O resto do mundo interage com a economia doméstica por meio de fluxos de comércio internacional, fluxos de capitais (investimentos diretos e em portfólio) e movimentos cambiais. Os estrangeiros compram ativos financeiros, títulos públicos e produtos das empresas domésticas. Seus estoques de riqueza, no país, incluem investimentos estrangeiros diretos, participações acionárias em empresas nacionais e reservas internacionais, afetadas por fluxos de comércio e capital.

As famílias podem comprar produtos importados e investir em ativos estrangeiros. As mudanças nas taxas de câmbio afetam os preços de bens importados, impactando o consumo.

As empresas dependem dos mercados internacionais para exportações e importações. Além disso, podem captar investimentos de estrangeiros ou realizar fusões e aquisições internacionais.

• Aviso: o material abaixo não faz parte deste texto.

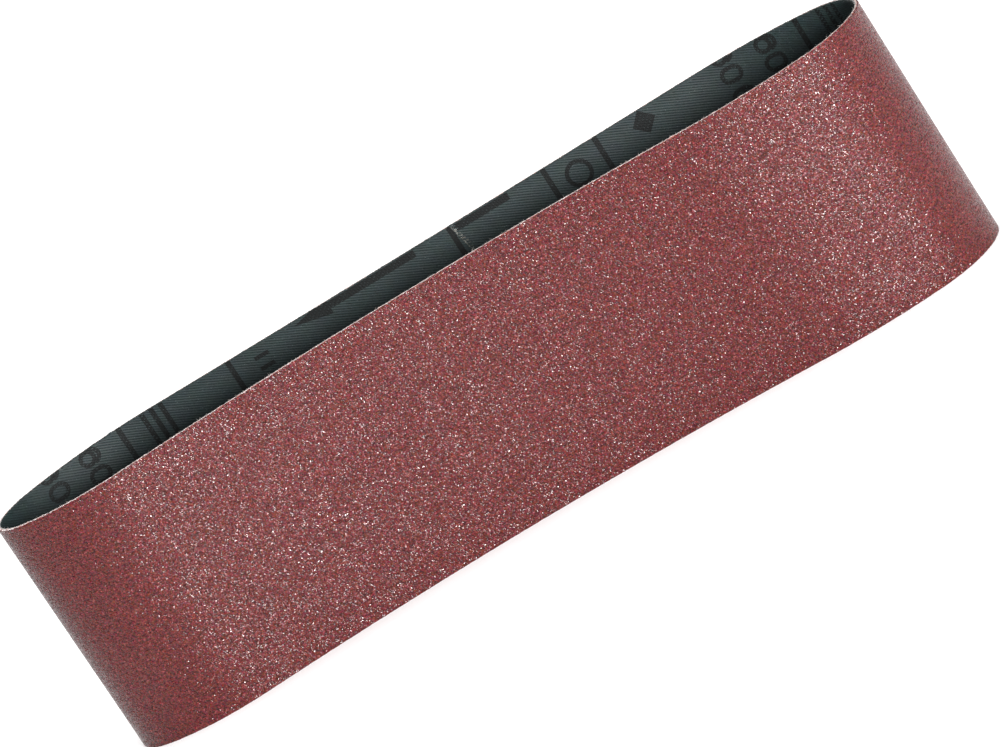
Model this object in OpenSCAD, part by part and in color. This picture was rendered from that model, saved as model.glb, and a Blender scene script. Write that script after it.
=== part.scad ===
// Sanding belt: a strip of coated abrasive cloth, spliced into an endless loop.
// The belt stands on one cut edge, with its width along Z. Seen from above it
// is a slack loop of eight tangent arcs: a round tip at each end, four wider
// shoulders, and two long walls that bow slightly inwards.
// Units are millimetres and degrees. The origin is the middle of the loop's
// box, on the surface that the belt stands on.

/* [Belt] */
// Inner circumference of the loop
loop_length = 610; // [606:1:616]
// Width of the belt
belt_width = 75; // [70:1:100]

/* [Layers] */
// Thickness of the twill backing cloth
cloth_thick = 0.65; // [0.5:0.05:0.9]
// Thickness of the resin that bonds the grain to the cloth
make_thick = 0.15; // [0.12:0.01:0.2]
// Thickness of the layer of abrasive grain
grain_thick = 0.25; // [0.15:0.05:0.4]
// Thickness of the resin over the grain
size_thick = 0.15; // [0.12:0.01:0.2]
// Thickness of the printed ink
ink_thick = 0.1; // [0.1:0.01:0.15]

/* [Splice] */
// Distance round the loop from the start of the left tip to the splice
splice_at = 459; // [450:1:470]
// Length over which the two skived ends overlap
lap_length = 12; // [10:0.5:15]
// Thickness of the adhesive film between the ends
film_thick = 0.1; // [0.1:0.01:0.15]
// Slant of the splice from square across the belt
splice_slant = 13; // [5:1:20]
// Width of the seam in the abrasive side
seam_gap = 0.6; // [0.4:0.1:1]

/* [Loop shape] */
// Inner radius of the left tip
left_tip_radius = 19; // [18:0.5:20]
// Angle that the left tip turns through
left_tip_turn = 112.5; // [111:0.5:114]
// Heading at which the left tip starts, from +X
left_tip_heading = -143.5; // [-144.5:0.5:-142.5]
// Inner radius of the shoulder at the front left
front_left_radius = 47; // [44:1:50]
// Angle that the front left shoulder turns through
front_left_turn = 40.5; // [39.5:0.5:41.5]
// Angle that the front wall bows inwards through
front_wall_turn = 18.5; // [17.5:0.5:19.5]
// Inner radius of the shoulder at the front right
front_right_radius = 100; // [96:1:104]
// Angle that the front right shoulder turns through
front_right_turn = 21.5; // [20.5:0.5:22.5]
// Angle that the right tip turns through
right_tip_turn = 145.5; // [143.5:0.5:147.5]
// Inner radius of the shoulder at the back right
back_right_radius = 86.5; // [84.5:0.5:88.5]
// Angle that the back right shoulder turns through
back_right_turn = 25; // [24:0.5:26]
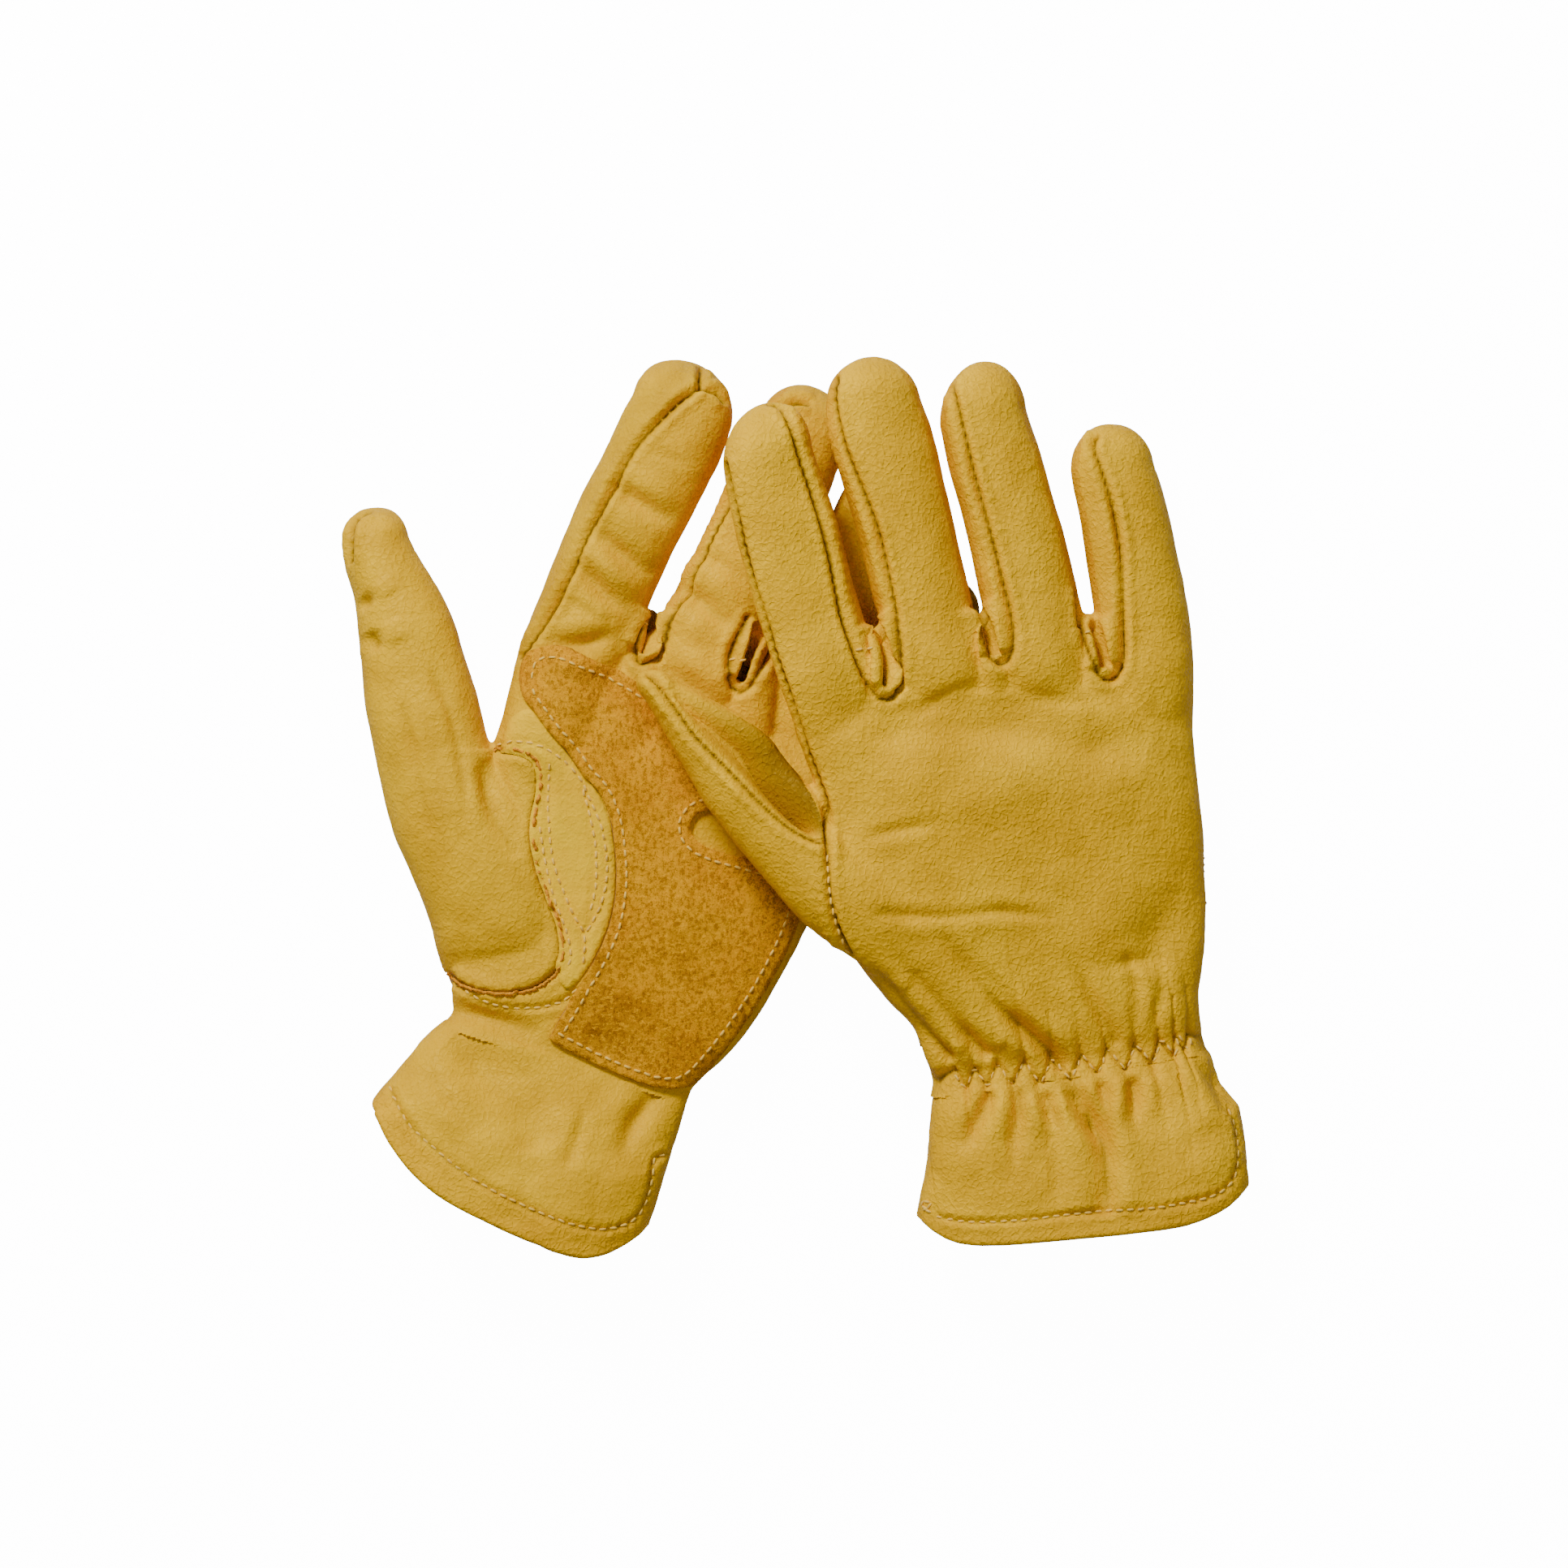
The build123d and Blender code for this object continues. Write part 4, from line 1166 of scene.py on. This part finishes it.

O governo participa do mercado internacional de capitais e se financia emitindo dívida externa. Alterações nas taxas de câmbio e na política monetária global afetam o estoque de dívida pública e a balança de pagamentos.

Bancos atuam como intermediários no fluxo de capitais entre fronteiras, facilitando empréstimos e investimentos internacionais. Dada a integração financeira global, choques externos (como a GCF-2008) se espalham rapidamente pelos bancos.

Ao longo do tempo, mudanças em qualquer um desses setores propagam efeitos sobre os outros, criando ciclos econômicos de expansão e contração. Por exemplo, uma crise bancária restringe o crédito, afetando o investimento empresarial e o consumo das famílias. Um aumento no endividamento público eleva as taxas de juros, encarecendo o crédito para empresas e famílias. Flutuações cambiais e crises financeiras internacionais influenciam os fluxos de comércio e capital, impactando tanto o setor empresarial quanto os governos.

Em resumo, os fluxos de renda e os estoques de riqueza dos cinco setores institucionais estão interligados de maneira sistêmica. Sua dinâmica temporal (variações ao longo do tempo) criam um ciclo de feedback contínuo. Deve ser inteligível para todos!